Both LivySession.__exit__ and LivyCursor.__exit__ return True (livysession.py lines 489-495, 855-859), which suppresses all exceptions — including database errors, timeouts, and KeyboardInterrupt — inside any with block using these objects.

Regex bug in SQL sanitization

_getLivySQL() passes re.DOTALL as the count parameter instead of flags=re.DOTALL, silently limiting comment-stripping to 16 replacements instead of enabling multiline matching.
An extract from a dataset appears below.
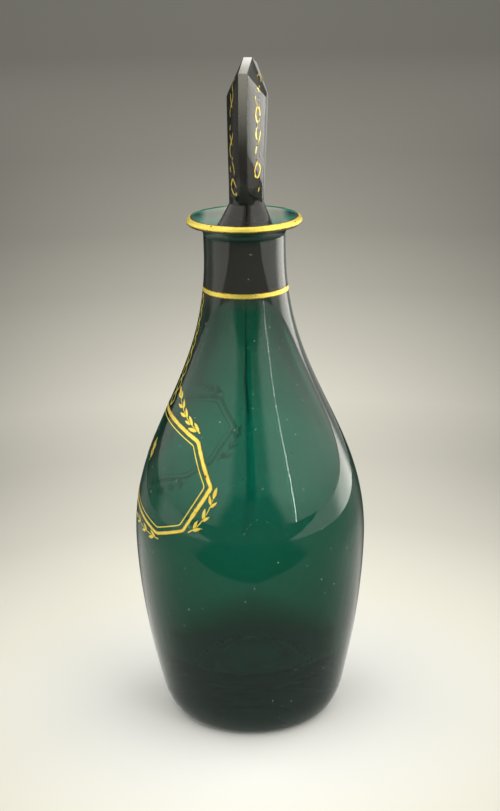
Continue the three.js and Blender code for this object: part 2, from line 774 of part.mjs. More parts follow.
const stopper = new THREE.Group();
const headChain = headChainGeometry();
const backChain = headChain.clone().rotateZ(Math.PI);
stopper.add(
  named("stopper", stopperGeometry(), stopperGlass),
  named("stopper_chain_front", onHead(headChain), gilding),
  named("stopper_chain_back", onHead(backChain), gilding),
);

const decanter = new THREE.Group();
decanter.add(bottle, stopper);

export default decanter;
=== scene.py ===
# Looks of the spirit decanter: fine blown glass, fired gilding and a plain studio, in metres.
import random
from math import atan, atan2, cos, hypot, pi, radians, sin, sqrt, tan

import bmesh
import bpy
import numpy as np
from mathutils import Matrix, Vector, noise


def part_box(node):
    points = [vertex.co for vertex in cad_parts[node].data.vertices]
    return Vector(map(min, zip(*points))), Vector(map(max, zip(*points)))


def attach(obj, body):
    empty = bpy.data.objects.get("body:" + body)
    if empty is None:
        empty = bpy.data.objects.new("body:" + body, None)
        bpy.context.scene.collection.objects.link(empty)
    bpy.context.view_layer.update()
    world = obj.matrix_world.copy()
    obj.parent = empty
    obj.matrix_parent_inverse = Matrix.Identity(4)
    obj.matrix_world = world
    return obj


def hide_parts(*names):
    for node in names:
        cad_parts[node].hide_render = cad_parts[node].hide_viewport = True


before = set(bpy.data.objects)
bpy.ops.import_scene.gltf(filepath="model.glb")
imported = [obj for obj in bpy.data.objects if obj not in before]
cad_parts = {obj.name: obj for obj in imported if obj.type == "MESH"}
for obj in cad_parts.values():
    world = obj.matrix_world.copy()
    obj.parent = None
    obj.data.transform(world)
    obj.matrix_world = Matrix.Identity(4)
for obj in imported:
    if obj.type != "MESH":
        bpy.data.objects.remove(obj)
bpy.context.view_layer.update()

_, body_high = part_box("decanter_body")
stopper_low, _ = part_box("stopper")
ring_low, ring_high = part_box("neck_gilding")

# Outside of the bottle
BELLY_RADIUS = body_high.x
LIP_HEIGHT = body_high.z
BELLY_HEIGHT = 0.075
HEEL_RADIUS = 0.0365
HEEL_HEIGHT = 0.012
SIDE_FULLNESS = 1.7
NECK_RADIUS = 0.0155
NECK_LENGTH = 0.014
BELLY_PULL_SHARE = 0.385
NECK_PULL_SHARE = 0.451

# Foot
FOOT_RADIUS = 0.0294
FOOT_RING_WIDTH = 0.004
HEEL_FOOT_SHARE = 0.26
HEEL_SIDE_SHARE = 0.45
KICK_HEIGHT = 0.012
PONTIL_RADIUS = 0.01
PONTIL_DEPTH = 0.001

# Glass thickness
BODY_WALL = 0.0032
BASE_WALL = 0.0055
NECK_WALL = 0.0048
FLOOR_THICKNESS = 0.013
FLOOR_SAG = 0.007
FLOOR_CORNER_RADIUS = 0.018
CORNER_PULL_SHARE = 0.45

# Lip and the ground seat in the neck
LIP_RADIUS = 0.0216
RIM_THICKNESS = 0.0027
RIM_WIDTH = 0.0019
RIM_BULGE_SHARE = 0.25
FLARE_HEIGHT = 0.0072
FLARE_PULL_SHARE = 0.85
FUNNEL_PULL_SHARE = 0.62
SEAT_RADIUS = 0.012
SEAT_LENGTH = 0.0195
SEAT_TAPER = 1 / 20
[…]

Dead code and copy-paste artifacts

  • Thrift exception handling (connections.py lines 97-113): References thrift_resp.status.errorMessage, a pattern from Apache Thrift used by dbt-spark. This adapter uses Livy over HTTP, not Thrift — this code path is dead.
  • AWS logging (connections.py lines 39-46): Sets botocore and boto3 (AWS libraries) to DEBUG level at import time. These are leftovers from a Spark/Databricks ancestor.
  • Hardcoded 2028 timestamp (livysession.py lines 194-198): The int_tests auth path creates a token with expires_on = 1845972874 (a date in 2028), bypassing all token refresh logic.
  • Duplicated functions: _parse_retry_after is copied identically in both livysession.py and mlv_api.py, using the deprecated datetime.utcnow().
  • Dead parameter: get_headers() has a tokenPrint parameter that logs the full bearer token when True, but is never called with True.

Inconsistent style

The upstream mixes camelCase (tokenPrint, accessToken, _submitLivyCode, _getLivySQL) with snake_case throughout. Pre-3.9 typing aliases (Dict, List, Optional, Union) are used despite targeting Python 3.13.


Summary

This adapter takes a code-reuse approach (thin adapter on dbt-spark), while the upstream takes a self-contained approach (everything reimplemented). The fork's approach results in significantly less code with proper instance-based lifecycle management and no global mutable state.

The upstream has more Fabric-specific features (MLV REST API refresh, OneLake shortcuts, local Livy mode), while this adapter offers broader dbt ecosystem integration (dbt-spark inheritance, Purview, capability declarations, shared T-SQL + Spark in one package) and significantly higher code quality.